What the task requires → Where a line holds "materials", copy it.

Supplied information →

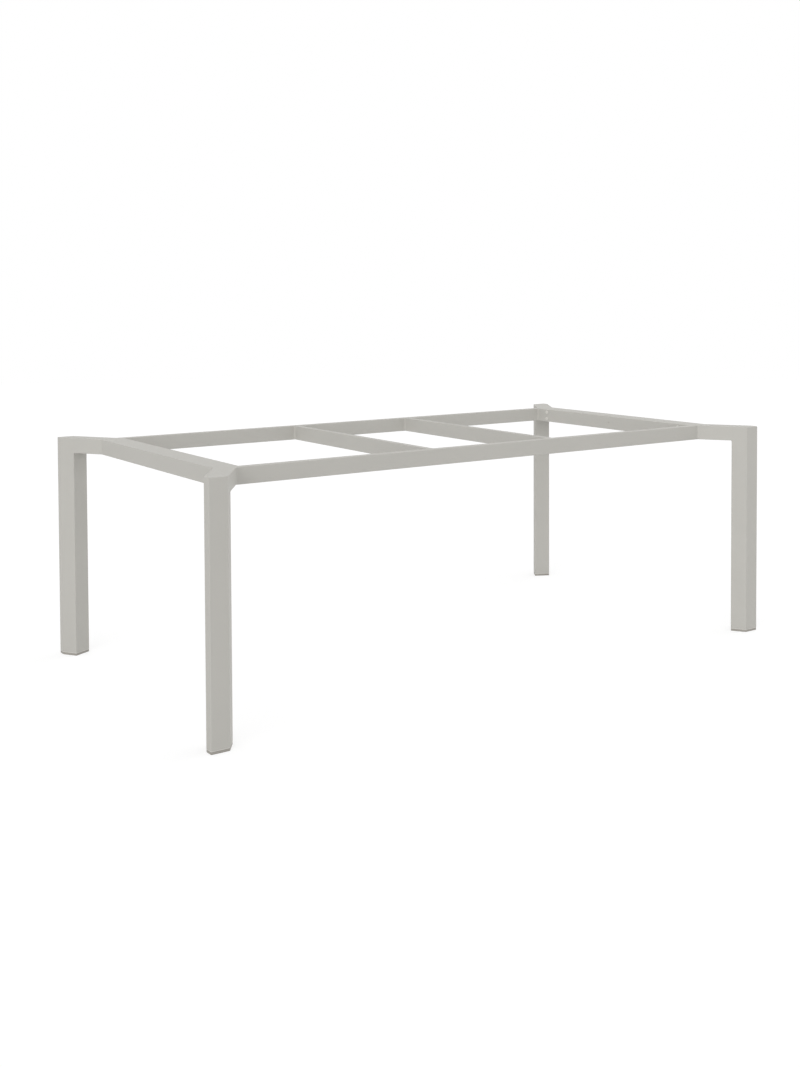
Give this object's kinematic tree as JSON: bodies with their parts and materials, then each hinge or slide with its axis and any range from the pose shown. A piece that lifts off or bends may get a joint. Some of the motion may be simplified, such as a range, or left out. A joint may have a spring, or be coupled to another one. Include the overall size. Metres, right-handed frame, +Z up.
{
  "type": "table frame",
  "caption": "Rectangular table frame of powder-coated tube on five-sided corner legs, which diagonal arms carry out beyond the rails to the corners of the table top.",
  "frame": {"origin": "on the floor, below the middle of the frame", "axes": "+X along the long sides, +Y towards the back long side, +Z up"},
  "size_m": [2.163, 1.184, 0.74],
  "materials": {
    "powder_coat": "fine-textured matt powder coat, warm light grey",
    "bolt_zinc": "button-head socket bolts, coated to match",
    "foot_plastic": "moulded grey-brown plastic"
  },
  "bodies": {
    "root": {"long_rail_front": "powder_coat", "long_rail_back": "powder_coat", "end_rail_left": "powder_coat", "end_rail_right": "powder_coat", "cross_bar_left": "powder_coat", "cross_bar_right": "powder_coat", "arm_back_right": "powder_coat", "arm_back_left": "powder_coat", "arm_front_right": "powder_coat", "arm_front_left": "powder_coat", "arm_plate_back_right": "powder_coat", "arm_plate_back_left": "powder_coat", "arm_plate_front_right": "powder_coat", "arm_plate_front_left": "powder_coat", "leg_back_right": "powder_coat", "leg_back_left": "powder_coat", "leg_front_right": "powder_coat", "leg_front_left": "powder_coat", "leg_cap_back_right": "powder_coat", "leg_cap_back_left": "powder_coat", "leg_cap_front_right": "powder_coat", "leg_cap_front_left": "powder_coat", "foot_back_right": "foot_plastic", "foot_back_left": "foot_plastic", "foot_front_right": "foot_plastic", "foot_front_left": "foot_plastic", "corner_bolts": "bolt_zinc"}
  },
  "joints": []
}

Exercise output →
Give this object's kinematic tree as JSON: bodies with their parts and materials, then each hinge or slide with its axis and any range from the pose shown. A piece that lifts off or bends may get a joint. Some of the motion may be simplified, such as a range, or left out. A joint may have a spring, or be coupled to another one. Include the overall size. Metres, right-handed frame, +Z up.
  "materials": {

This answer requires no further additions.